Turkey's Defence Ministry reacted to a Pentagon letter on Ankara’s planned purchase of Russian S-400 air defense systems by emphasizing “strategic partnership” and “cooperation on security” between the two countries.
“The letter expresses an expectation for finding a solution to current problems within the framework of strategic partnership and in a way that would protect the extensive cooperation on security,” the statement said.
Acting U.S. Secretary of Defense Patrick Shanahan sent the letter to Turkish Defence Minister Hulusi Akar on June 6, saying the U.S. was preparing to take serious steps against Turkey’s planned purchase of the S-400 missile defense system.
The Pentagon said that Turkey’s participation in the U.S.’s F-35 fighter jets program would be suspended from 31 July if the purchase went ahead.
The letter also said the Turkish pilots being trained in the U.S. as part of the program would have to return to Turkey and those new pilots would not be trained.

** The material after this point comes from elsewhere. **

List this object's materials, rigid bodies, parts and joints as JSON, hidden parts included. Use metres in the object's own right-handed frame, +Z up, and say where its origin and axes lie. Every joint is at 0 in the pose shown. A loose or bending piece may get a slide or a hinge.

Shanahan said the U.S. was determined to impose the Countering America's Adversaries Through Sanctions Act (CAATSA) sanctions if Turkey purchased the missile system.
Opposition media viewed the letter as a response to the failed talks between the two countries on Turkey’s planned purchase of the S-400, which the U.S. and NATO have repeatedly expressed concern over.
Turkish government officials, including President Recep Tayyip Erdogan, have said it was "out of the question" for Ankara to "step back" from the deal.
“The step that we have taken regarding the S-400 issue is certain. There is an agreement with Russia and we are determined. It is out of the question that we take step back from it,” Erdogan was quoted as saying.
The US and Turkey need each other, despite having differences over a few issues, Turkish Deputy Foreign Minister Yavuz Selim Kiran told a panel at New York's Harvard Club as part of a visit by a Turkish delegation to the U.S.
Earlier this week, the delegation made up of Cagri Erhan, a member of the Presidential Security and Foreign Policy Committee, and journalist and academic Bora Bayraktar, visited Washington, where they held discussions at the House of Representatives for two days on US-Turkish relations as well as Turkey's Silk Road initiative called the Middle Corridor.
In Syria, the U.S. supported the PYD/YPG, despite Turkey repeatedly raising security concerns after the announced withdrawal of American troops from the country in February, saying the pullout would give room for the terrorist group to expand operations.
Another standing issue is the FETO terrorist organization. Turkey has repeatedly called on the U.S. to extradite its leader, Fetullah Gulen, to Turkey to face trial for attempting to undermine the government by orchestrating the 15 July 2016 coup attempt.
"FETO is a big threat for us. Not only for us, but they are also a big threat for the countries they are active in," Kiran said.
Despite being divided over a few issues of national security and defense, Kiran said he was hopeful for the future of US-Turkish relations.
"We are here to give a chance to diplomacy and dialogue because we believe that the United States needs Turkey and Turkey needs the United States," Kiran said.
Erhan, who is also rector of Altinbas University in Istanbul, noted that Turkish-American relations are mostly based on military contacts and the two sides should engage more in other sectors in order to boost their alliance.
"I think we have to strengthen more bilateral academic, cultural and business ties," Erhan said.
Kiran also mentioned that US President Donald Trump and Turkish President Recep Tayyip Erdogan agreed to work towards increasing the trade volume between the two countries to 75bn dollars.
Bayraktar, for his part, criticized the US approach to the Middle East, saying that Washington gave special status to some countries over others.